Tuberculosis Outbreak in Jacksonville: Worse in 20 Years CDC Reports
A report was sent to Florida health officials by Dr. Robert Luo of the U.S. Centers for Disease Control and Prevention, that a tuberculosis outbreak in Jacksonville was the worse seen in 20 years.
Governor Rick Scott had signed a Department of Health bill that required the closure of A.G. Holley State Hospital in Lantana, where tuberculosis cases have been treated for more than 60 years on April 5, just nine days before the CDC issued its warning about the tuberculosis outbreak.
In Dr. Robert Luo's report, he wrote that 3,000 people in the last two years have had contact with tuberculosis at Jacksonville's homeless shelters, an outpatient mental health clinic and in area jails. However, only 253 people had been located and screened for tuberculosis, and a third of them tested positive for tuberculosis exposure, Luo wrote.
The public didn't learn of the tuberculosis outbreak until June when a man with TB was spotted in a Jacksonville soup kitchen. Officials believed it was contained within the homeless population and it was unclear whether the outbreak had spread beyond areas where the homeless congregated in Jacksonville. That's why Duval County health officials decided not to inform the general population.
"What you don't want is for anyone to have another reason why people should turn their backs on the homeless," said Charles Griggs, the public information officer for the Duval County Health Department.
According to the Post, the tuberculosis outbreak cover-up began in February, "when Duval County Health Department officials felt so overwhelmed by the sudden spike in tuberculosis that they asked the U.S. Centers for Disease Control and Prevention to become involved. Believing the outbreak affected only their underclass, the health officials made a conscious decision not to tell the public, repeating a decision they had made in 2008, when the same strain had appeared in an assisted living home for people with schizophrenia."
A decision to keep it under wraps was a bad decision because by April, it had spread to the general public. The tuberculosis outbreak in Jacksonville has caused 13 deaths and 99 illnesses, including six children, according to a report by The Palm Beach Post.
"The high number of deaths in this outbreak emphasizes the need for vigilant active case finding, improved education about TB, and ongoing screening at all sites with outbreak cases," Luo wrote in his report.
Worst Tuberculosis Outbreak in 20 years in Jacksonville
What is Tuberculosis?
Each year, more than 13,000 cases of tuberculosis are reported in the United States. Tuberculosis (TB) is a disease that is spread through the air from one person to another. There are two kinds of tests that are used to determine if a person has been infected with TB bacteria: the tuberculin skin test and TB blood tests.
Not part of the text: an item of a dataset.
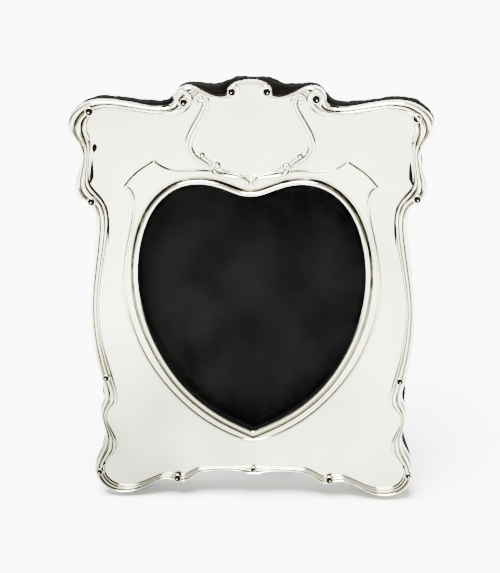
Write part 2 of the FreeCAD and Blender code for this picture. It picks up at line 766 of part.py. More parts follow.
fixed_front = BACK_DEPTH
moving_front = BACK_DEPTH + size("fold_gap")
fixed_centres = [Vector(hole.x, hinge_up + hole.y, 0) for hole in leaf_holes]
moving_centres = [Vector(hole.x, hinge_up - hole.y, 0) for hole in leaf_holes]
fixed_screws = [leaf_screw(centre, fixed_front + size("leaf_gauge"), -1) for centre in fixed_centres]
moving_screws = [leaf_screw(centre, moving_front, 1) for centre in moving_centres]
fixed_web = size("leaf_gauge") + size("fold_gap")
fixed_leaf = leaf_shape(1, 0, fixed_front, fixed_web, size("hinge_pin_radius")).cut(fixed_screws)
moving_bore = size("hinge_pin_radius") + size("hinge_bore_clearance")
moving_leaf = leaf_shape(-1, 1, moving_front, size("leaf_gauge"), moving_bore).cut(moving_screws)
feature_named("hinge_fixed_leaf", fixed_leaf)
feature_named("hinge_fixed_screws", Part.Compound(fixed_screws))

pin = body_named("hinge_pin")
pin_sketch = circle_sketch(pin, "pin_round", [("0", "0", "Sizes.hinge_pin_radius")],
                           "-(Sizes.hinge_half_width + Sizes.pin_overhang)", "YZ_Plane")
grow(pin, "Pad", "pin_pad", pin_sketch, "2 * (Sizes.hinge_half_width + Sizes.pin_overhang)")
local_places[pin.Name] = Placement(Vector(0, hinge_up, -AXIS_DEPTH), Rotation())

# The strut. Its length comes from the height of the pin above the floor.

lean = size("lean_angle")
opening = size("open_angle")
stand = math.radians(opening - lean)


def lean_placement(lift=0.0, shift=0.0):
    """Return the placement that stands the face up and leans it back."""
    return Placement(Vector(0, shift, lift), Rotation(Vector(1, 0, 0), 90 - lean))


covered = cover.copy()
covered.Placement = lean_placement()
covered_box = covered.optimalBoundingBox(False)
LIFT = -covered_box.ZMin - size("foot_trim")
pin_point = lean_placement(LIFT).multVec(Vector(0, hinge_up, -AXIS_DEPTH))
strut_front = moving_front + size("leaf_gauge")
inner_step = AXIS_DEPTH - strut_front
strut_reach = (pin_point.z - inner_step * math.sin(stand)) / math.cos(stand)
STRUT_TOP = hinge_up - size("strut_top_setback")
STRUT_FOOT = hinge_up - strut_reach


def strut_corners(inset, top_inset):
    """Return the corners of the tapered strut, drawn in by an inset, with its foot corners cut."""
    wide = size("strut_foot_half_width") - inset
    slim = size("strut_top_half_width") - inset
    cut = size("strut_corner")
    low = STRUT_FOOT + inset
    high = STRUT_TOP - top_inset
    return [Vector(wide - cut, low, 0), Vector(wide, low + cut, 0), Vector(slim, high, 0),
            Vector(-slim, high, 0), Vector(-wide, low + cut, 0), Vector(cut - wide, low, 0)]


def strut_slab(inset, top_inset, front, back):
    """Return the strut's slab between two depths."""
    corners = [point - Vector(0, 0, front) for point in strut_corners(inset, top_inset)]
    return slab(corners, Vector(0, 0, front - back))


velvet = size("velvet_gauge")
strut_back = strut_front + size("strut_gauge") + 2 * velvet
strut_core = strut_slab(velvet, 0.0, strut_front + velvet, strut_back - velvet)
strut_sleeve = strut_slab(0.0, 0.0, strut_front, strut_back).cut(strut_core)
moving_cut = Part.Compound(moving_screws)
feature_named("strut_board", strut_core.cut(moving_cut))
feature_named("strut_velvet", strut_sleeve.cut(moving_cut))
feature_named("hinge_moving_leaf", moving_leaf)
feature_named("hinge_moving_screws", Part.Compound(moving_screws))

# The silk stay between the panel and the strut, held by a tack at each end

open_turn = Placement(Vector(0, hinge_up, -AXIS_DEPTH), Rotation(Vector(1, 0, 0), opening)).multiply(
    Placement(Vector(0, -hinge_up, AXIS_DEPTH), Rotation()))
stay_gauge = size("stay_gauge")
tab = size("stay_tab")
stay_up = place("stay_height")
half_stay = size("stay_half_width")
fold_room = stay_gauge * STAY_PLAY_SHARE


def stay_side(points):
    """Return the side view of a ribbon of one thickness along a row of points, as a closed outline."""
    near = []
    far = []
    for index, point in enumerate(points):
        before = points[max(index - 1, 0)]
        after = points[min(index + 1, len(points) - 1)]
        along = (after - before).normalize()
        normal = Vector(0, -along.z, along.y) * (stay_gauge / 2)
        near.append(point + normal)
        far.append(point - normal)
    return near + far[::-1]


panel_tab_top = Vector(0, stay_up + tab, -BACK_DEPTH - stay_gauge / 2 - fold_room)
panel_tab_low = Vector(0, stay_up, -BACK_DEPTH - stay_gauge / 2 - fold_room)
strut_tab_low = open_turn.multVec(Vector(0, stay_up, -strut_front + stay_gauge / 2 + fold_room))
strut_tab_end = open_turn.multVec(Vector(0, stay_up - tab, -strut_front + stay_gauge / 2 + fold_room))
middle = (panel_tab_low + strut_tab_low) / 2 - Vector(0, size("stay_bow"), 0)
stay_line = [panel_tab_top, panel_tab_low, middle, strut_tab_low, strut_tab_end]
stay_outline = [point - Vector(half_stay, 0, 0) for point in stay_side(stay_line)]
stay = slab(stay_outline, Vector(2 * half_stay, 0, 0))


def tack(centre, face, inwards):
    """Return a tack whose low pointed head presses on the ribbon."""
    head = size("tack_radius")
    rise = size("tack_rise")
    shank = size("tack_shank_radius")
    tip = face + inwards * size("tack_bite")
    return turned([(0, tip), (shank, tip - inwards * shank), (shank, face), (head, face),
                   (0, face - inwards * rise)], centre)


panel_face = BACK_DEPTH + stay_gauge + 2 * fold_room
panel_tack = tack(Vector(0, stay_up + tab / 2, 0), panel_face, -1)
strut_face = strut_front - stay_gauge - 2 * fold_room
strut_tack_folded = tack(Vector(0, stay_up - tab / 2, 0), strut_face, 1)
strut_tack = strut_tack_folded.copy()
strut_tack.Placement = open_turn
feature_named("ribbon_panel_tack", panel_tack)
feature_named("ribbon_strut_tack", strut_tack_folded)
feature_named("stay_ribbon", stay.cut([panel_tack, strut_tack]))

# The two feet of the board are pared flat where they stand

floor_width = 2 * size("face_half_width")
floor = Part.makeBox(floor_width, floor_width, size("face_height"),
                     Vector(-floor_width / 2, -floor_width / 2, -size("face_height")))
floor.Placement = lean_placement(LIFT).inverse()

# Holes for what passes through wood and velvet

FASTENINGS = {
    "back_board": button_screws,
    "velvet_cover": button_screws + [floor],
    "easel_panel": fixed_screws + [panel_tack],
    "easel_panel_velvet": fixed_screws + [panel_tack],
    "strut_board": [strut_tack_folded],
    "strut_velvet": [strut_tack_folded],
}
by_name = {node.Name: node for node in nodes}
for name, holes in FASTENINGS.items():
    by_name[name].Shape = by_name[name].Shape.cut(holes)

# Standing the pieces up

STRUT_NODES = ("strut_board", "strut_velvet", "hinge_moving_leaf", "hinge_moving_screws",
               "ribbon_strut_tack")
standing = lean_placement(LIFT)
strut_standing = standing.multiply(open_turn)
reach_shape = strut_sleeve.copy()
reach_shape.Placement = strut_standing
front_shape = facing.copy()
front_shape.Placement = standing
SHIFT = -(front_shape.optimalBoundingBox(False).YMin + reach_shape.optimalBoundingBox(False).YMax) / 2
standing = lean_placement(LIFT, SHIFT)
strut_standing = standing.multiply(open_turn)
for node in nodes:
    own = local_places.get(node.Name, Placement())
    base = strut_standing if node.Name in STRUT_NODES else standing
    node.Placement = base.multiply(own)
    node.Label = node.Name
doc.recompute()

for item in doc.Objects:
    if "Invalid" in item.State or "Error" in item.State:
        raise RuntimeError(f"{item.Name} failed: {item.State}")
for node in nodes:
    if node.Shape.isNull() or not node.Shape.isValid():
        raise RuntimeError(f"{node.Name} has no sound shape")

os.makedirs("parts", exist_ok=True)
for node in nodes:
    node.Shape.exportStep(f"parts/{node.Label}.step")
    box = node.Shape.optimalBoundingBox(False)
    spans = [(box.XMin, box.XMax), (box.YMin, box.YMax), (box.ZMin, box.ZMax)]
    words = "  ".join(f"{low:8.2f} {high:8.2f}" for low, high in spans)
    print(f"{node.Label:24s} solids {len(node.Shape.Solids):2d}  {words}")
hinge_axis = standing.multVec(Vector(0, hinge_up, -AXIS_DEPTH))
print(f"strut hinge axis y {hinge_axis.y:.3f} z {hinge_axis.z:.3f}, strut length {strut_reach:.2f}")
for key, centre in zip(button_places, button_centres):
    axis_point = standing.multVec(centre - Vector(0, 0, BACK_DEPTH))
    print(f"turn button {key} at x {axis_point.x:.3f} y {axis_point.y:.3f} z {axis_point.z:.3f}")
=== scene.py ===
"""Looks of a table photo frame: stamped silver with a heart opening on a velvet covered back."""

import json
import logging
import math
from dataclasses import dataclass
from enum import Enum

import bmesh
import bpy
from mathutils import Matrix, Vector, noise
from mathutils.bvhtree import BVHTree
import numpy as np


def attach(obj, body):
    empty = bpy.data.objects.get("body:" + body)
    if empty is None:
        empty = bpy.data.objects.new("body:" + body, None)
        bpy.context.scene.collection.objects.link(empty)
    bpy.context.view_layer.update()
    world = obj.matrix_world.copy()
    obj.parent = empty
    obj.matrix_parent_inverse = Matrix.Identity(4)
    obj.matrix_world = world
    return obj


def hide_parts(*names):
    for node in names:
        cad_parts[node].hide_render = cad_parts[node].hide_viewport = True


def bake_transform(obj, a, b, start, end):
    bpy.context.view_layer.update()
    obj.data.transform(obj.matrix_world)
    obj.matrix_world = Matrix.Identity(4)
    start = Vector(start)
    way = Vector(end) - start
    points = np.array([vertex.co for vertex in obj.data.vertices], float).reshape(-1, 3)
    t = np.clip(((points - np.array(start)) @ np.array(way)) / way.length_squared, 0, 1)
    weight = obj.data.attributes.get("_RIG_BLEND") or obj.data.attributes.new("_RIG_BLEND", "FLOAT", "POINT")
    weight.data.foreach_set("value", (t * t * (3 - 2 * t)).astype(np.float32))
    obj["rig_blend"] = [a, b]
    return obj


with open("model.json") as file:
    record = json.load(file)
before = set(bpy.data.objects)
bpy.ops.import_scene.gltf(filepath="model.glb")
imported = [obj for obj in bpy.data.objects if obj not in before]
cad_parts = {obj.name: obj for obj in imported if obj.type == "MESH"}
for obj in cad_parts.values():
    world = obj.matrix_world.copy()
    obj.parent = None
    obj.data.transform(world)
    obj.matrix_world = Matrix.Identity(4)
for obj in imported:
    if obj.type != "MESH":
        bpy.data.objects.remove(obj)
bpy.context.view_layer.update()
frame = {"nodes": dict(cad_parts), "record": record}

MM = 0.001
# Height on the face where the darkening of tarnish and painted shade begins, the stretch over which it
# grows, and its least share
DARKENING_FOOT = 30.0
DARKENING_REACH = 90.0
DARKENING_LEAST = 0.3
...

General tuberculosis symptoms may include feeling weak or sick, weight loss, fever and/or night sweats. Symptoms of TB of the lungs may include cough that lasts for 3 weeks, chest pain and/or coughing up blood.
An estimated 10 to 15 million people in the U.S. who are infected with the TB germ with the potential to develop TB disease in the future. If a person gets a TB skin test and it comes back positive, they must take an antibiotic daily for as long as six months.